Destinar terras públicas é a política climática mais urgente para o Brasil

15 outubro 2025 às 11h57

COMPARTILHAR
Enquanto o debate global sobre mudanças climáticas se dispersa em fórmulas complexas, o Brasil negligencia uma das medidas mais eficazes e acessíveis para conter suas emissões: destinar as terras públicas ainda sem uso definido. O combate à grilagem — a apropriação ilegal de áreas da União, estados e municípios — é a chave para uma proteção florestal duradoura e para estabilizar o balanço climático nacional.
A grilagem como motor do desmatamento
A grilagem segue sendo uma das principais causas do desmatamento na Amazônia e, consequentemente, das emissões de carbono no país. Dados do Ipam mostram um avanço recente: o desmatamento em florestas públicas caiu de 54% (2021–2022) para 44% em 2024, com destaque para as Florestas Públicas Não Destinadas (FPNDs), que lideraram a redução. O resultado prova que a fiscalização funciona, mas também que seu efeito é frágil e depende de vontade política. Estudos indicam que o desmate tende a crescer em anos eleitorais ou sob sinais de tolerância governamental.
Para romper esse ciclo, o país precisa ir além da repressão e enfrentar a causa estrutural: a vulnerabilidade das terras sem destinação legal, que permanecem como alvo fácil para a ocupação criminosa.

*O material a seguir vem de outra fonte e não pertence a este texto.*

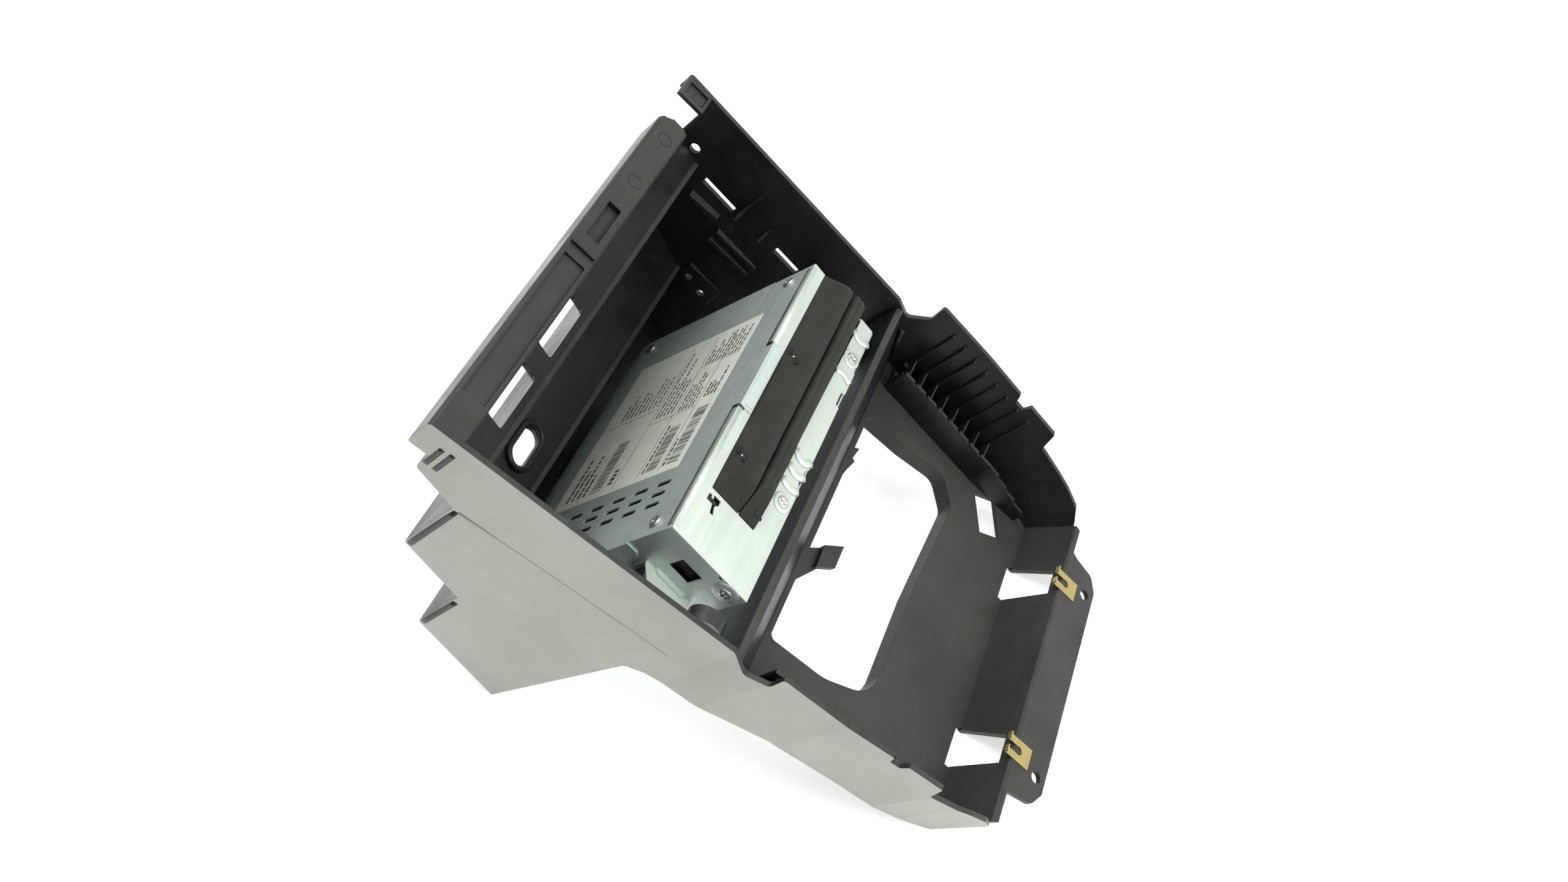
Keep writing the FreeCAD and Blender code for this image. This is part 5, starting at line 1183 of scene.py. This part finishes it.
@dataclass
class CaseScrews:
    """Pan heads with cross recesses that close the case.

    Attributes:
        radius_mm: Radius of a head.
        height_mm: Height of a head.
        recess_mm: Depth of the cross.
        steps: Corners of a ring.
        head_rings: Rings of the head, as shares of its radius and of its height.
        cross_waist: Share of the radius where the cross is narrow.
        cross_arm: How much further its arms reach.
        cross_mouth: Stretch of the cross at the head's top.
        cross_floor: Stretch of the cross at its floor.
        side_mm: Distance of the cover's screws from the middle.
        cover_depths_mm: Depths of the cover's screws.
        cover_turn: Rotation of the cover's crosses, to which the depth is added.
        front_places_mm: Widths and levels of the front plate's screws.
        side_place_mm: Depth and level of the screw on each side.
    """

    radius_mm: float = 3.2
    height_mm: float = 1.5
    recess_mm: float = 0.9
    steps: int = 32
    head_rings: Outline = ((1.0, 0.0), (1.0, 0.3), (0.94, 0.62), (0.78, 0.88))
    cross_waist: float = 0.2
    cross_arm: float = 0.36
    cross_mouth: float = 1.12
    cross_floor: float = 0.85
    side_mm: float = 81.6
    cover_depths_mm: Pair = (14.6, 118.0)
    cover_turn: float = 0.4
    front_places_mm: Outline = ((-35.4, -42.09), (63.2, -42.09))
    side_place_mm: Pair = (5.7, -39.7)

    def ring(self, reach: float, level: float, crossed: bool) -> list[Vector]:
        """One ring of a head.

        Args:
            reach: Share of the radius.
            level: Share of the height.
            crossed: Whether the ring has the cross's shape.

        Returns:
            Its corners.
        """
        corners = []
        for step in range(self.steps):
            angle = math.tau * (step + 0.5) / self.steps
            arm = self.cross_waist + self.cross_arm * abs(math.cos(2 * angle)) ** 3
            radius = self.radius_mm * reach * (arm if crossed else 1.0)
            corners.append(millimetres(radius * math.cos(angle), radius * math.sin(angle),
                                       self.height_mm * level))
        return corners

    def head(self) -> bpy.types.Mesh:
        """One head with its cross, standing on the origin.

        Returns:
            The mesh.
        """
        rings = [self.ring(reach, level, False) for reach, level in self.head_rings]
        rings.append(self.ring(self.cross_mouth, 1.0, True))
        rings.append(self.ring(self.cross_floor, 1.0 - self.recess_mm / self.height_mm, True))
        return loft_mesh("screw_head", rings)

    def marks(self) -> list[Mark]:
        """Where the screws stand, in the unit's frame.

        Returns:
            The marks.
        """
        quarter = math.pi / 2
        found = [Mark(millimetres(side.value * self.side_mm, depth, 0), turn=(0, 0, self.cover_turn + depth))
                 for side in Side for depth in self.cover_depths_mm]
        found += [Mark(millimetres(x, 0, z), turn=(quarter, 0, 0)) for x, z in self.front_places_mm]
        found += [Mark(millimetres(side.value * Design.half_case_mm, *self.side_place_mm),
                       turn=(0, side.value * quarter, 0)) for side in Side]
        return found

    def build(self, shop: Workshop) -> None:
        """Adds the screws in place of the plain heads."""
        shop.stamp_on_unit("case_screw_heads", self.marks(), self.head(), "screw_steel",
                           stands_for=("case_screws",))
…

Por que a destinação funciona
O risco de invasão de uma floresta depende de três fatores: ameaça, acesso e vulnerabilidade. A ameaça — o lucro com a madeira ilegal, a pecuária e a especulação — é constante. O acesso cresce com estradas formais e clandestinas. O único fator controlável é a vulnerabilidade, que surge quando o Estado não define o destino jurídico de suas terras.
Essa vulnerabilidade se agrava quando o poder público anistia invasores, oferecendo descontos na compra de áreas griladas. O resultado é perverso: o crime é recompensado. E, mesmo sem anistia, a ocupação ilegal continua lucrativa.
Um levantamento do Imazon, que analisou 526 decisões judiciais sobre grilagem na Amazônia Legal, revela que apenas 7% resultaram em condenações. Em 34% dos casos, os crimes prescreveram. A mensagem é clara: invadir terra pública é um negócio de alto retorno e risco mínimo.
O desafio e a oportunidade
Segundo o Observatório de Terras Públicas, o Brasil possui 50 milhões de hectares de florestas públicas sem destinação — 19 milhões sob gestão federal e 31 milhões sob os estados. Quando essas áreas recebem um destino formal — como Unidades de Conservação, territórios indígenas ou concessões florestais sustentáveis —, o risco de invasão despenca.
A destinação exige custos administrativos, como demarcação, gestão e vigilância. Mas esses custos são muito menores que o prejuízo do desmatamento e das reintegrações de posse recorrentes. Há fontes de financiamento disponíveis, como o Fundo Amazônia, o Fundo Clima e a arrecadação de multas ambientais, ainda subutilizadas.
Um plano de ação imediato
O Executivo federal e os estados devem acelerar a destinação das áreas sob sua responsabilidade, priorizando a conservação. Instrumentos provisórios, como as Áreas sob Limitação Administrativa Provisória (Alaps), podem proteger rapidamente regiões ameaçadas.
É essencial também barrar a inscrição de Cadastro Ambiental Rural (CAR) em florestas públicas e notificar eletronicamente invasores, deixando explícito que não haverá regularização de ocupações ilegais.
Como a maior parte das terras está sob jurisdição estadual, a União pode trocar destinação por abatimento de dívidas estaduais, vinculando os benefícios a metas ambientais. Estados que reduzirem o desmatamento podem receber prioridade em crédito rural, assistência técnica e investimentos em infraestrutura verde.
O Judiciário, especialmente o STF, deve garantir o cumprimento das decisões que proíbem a regularização de áreas com ilícitos ambientais e padronizar o entendimento de que ocupação não gera direito à posse. É crucial também cancelar registros fraudulentos em cartórios que dão aparência de legalidade à grilagem.
Já os Tribunais de Contas precisam auditar a governança fundiária e calcular o custo econômico e ambiental da omissão: perda de ativos florestais, emissões e renúncia de receitas públicas.
Transformar avanço em tendência
Os avanços recentes no controle do desmatamento mostram que o Brasil sabe como agir, mas ainda atua de forma reativa. A destinação de terras públicas é a política que fecha a torneira do desmatamento.
Quando uma floresta recebe identidade jurídica e presença estatal, o crime perde sua principal aposta: a esperança de que, um dia, a invasão será recompensada.
Destinar é proteger — e garantir ao Brasil justiça territorial, segurança jurídica e soberania climática.